In 1861, our subject enlisted in answer to the first call for volunteers to serve in the war of the Rebellion, his first enlistment being in the Sixth Pennsylvania Infantry. Later he enlisted in the Thirty-ninth Pennsylvania Infantry, and later in the Sixteenth Pennsylvania Cavalry. He saw much service and after the war was over, in 1865, he went to Missouri, where he lived for nine years. In 1874 he came to Nebraska, spending about two years in York and Hamilton counties, and in 1876 drove in a covered wagon to Loup county, settling on his present farm on section 26, township 21, range 18. He had all the hardships that came to the average pioneer, lived in a dug-out for the first year, then built him a log house of cedar, which now stands in good shape and more highly prized than any fine building on his farm. His first barn was built of logs. He also drove steers, cows and bulls for teams and had many a weary, long trip for supplies to Carney, which was the nearest railroad point, seventy or eighty miles distant.

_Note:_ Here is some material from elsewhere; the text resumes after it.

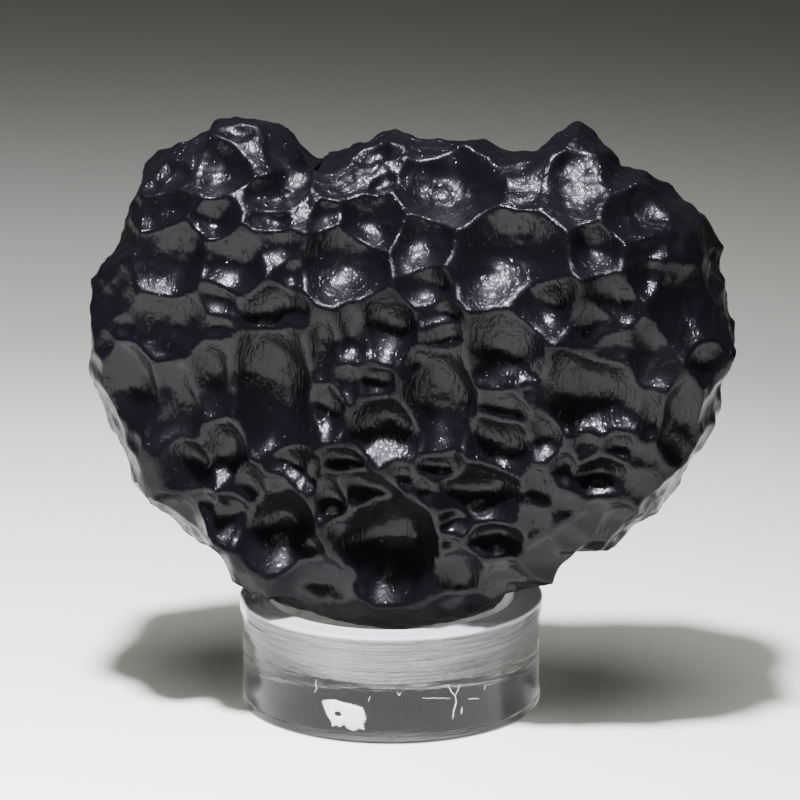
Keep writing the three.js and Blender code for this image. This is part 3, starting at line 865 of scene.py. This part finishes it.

Our subject remained on his farm actively improving it and engaged in making a good home for his family. The only time he was gone for any length of time was in 1876, during the Indian raids, when Custer was killed. At this time all the settlers were ordered to the Alger ranch by the government troops, who could not protect the people if they were scattered on their farms.
Thomas W. Williams has built up a good home and has a fine farm of two hundred and thirty-seven acres well improved and equipped with machinery. He has been one of the leading pioneers of the county and has always been prominent in public affairs.